One can argue that forgetting something on a regular basis is a sign of advancing age and it’s time to for a neurological evaluation, but based on the number of young people who need to replace a lost smart phone (too bad it’s not smart enough to warn its owner that that they have become separated – or is there an app for that too?), I safely can say that losing “stuff” cuts across the generations.

Since it was annoying to have to replace the electronics and hats/glove/jackets and various sadly-missed items, I trained myself to get into the habit of looking behind me before I exit somewhere. Now, when I get up from my seat on public transportation or in a public place, I make it my business to turn around and look at the seat I just vacated to make sure anything I may have taken out of my purse, or set aside on the seat or put down on the floor was not left behind.

That action has paid off so many times.  I have turned around and seen an umbrella or gym bag, or a new purchase.  Not too long ago I saw my can’t-live-without-it cell phone occupying my vacant seat.  I had taken it out while retrieving my train ticket to give to the conductor and had absent-mindedly set it beside me, rather than putting it back into my purse. Even though it is an old-fashioned “dumb” phone, it is my means of communication.

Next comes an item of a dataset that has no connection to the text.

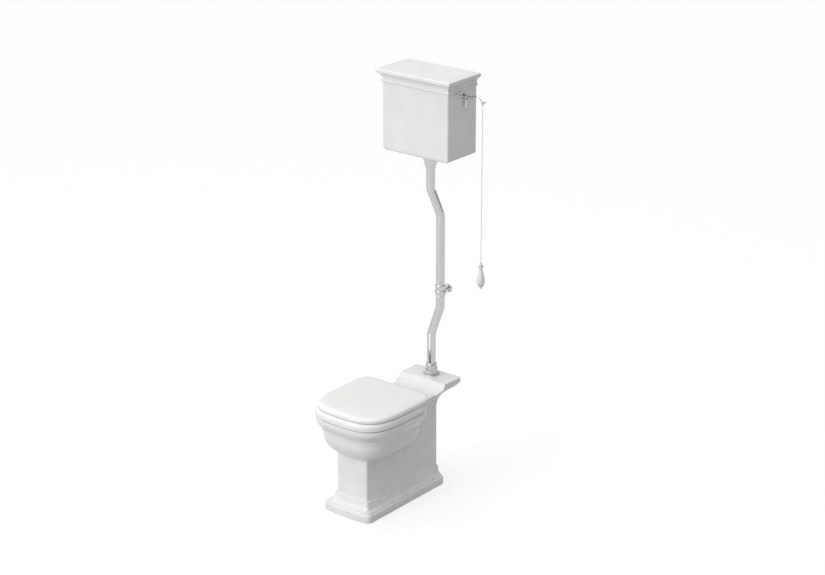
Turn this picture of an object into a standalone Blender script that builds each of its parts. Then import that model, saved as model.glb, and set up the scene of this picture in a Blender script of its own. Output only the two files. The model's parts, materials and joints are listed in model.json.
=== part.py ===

But on a serious note, the most important reason to make it an automatic reflex to look behind you is because failing to do so can result in tragedy of the worst kind.  The death of a human being – especially a child.

Items are replaceable, children are not.  Everyone who drives a car, whether they currently have young children or not, should always look in the back seat before getting out. The reason I include non-parents as well as mothers and fathers is because there is the possibility that a grandparent, neighbor or friend, might do a parent a favor and drive their young child to where they are supposed to be, like play group or pre-school.

Since doing so is not a daily occurrence, not part of the driver’s routine, and she (or he) might be so pre-occupied with the dizzying details of her own day, that the tiny passenger is simply forgotten about.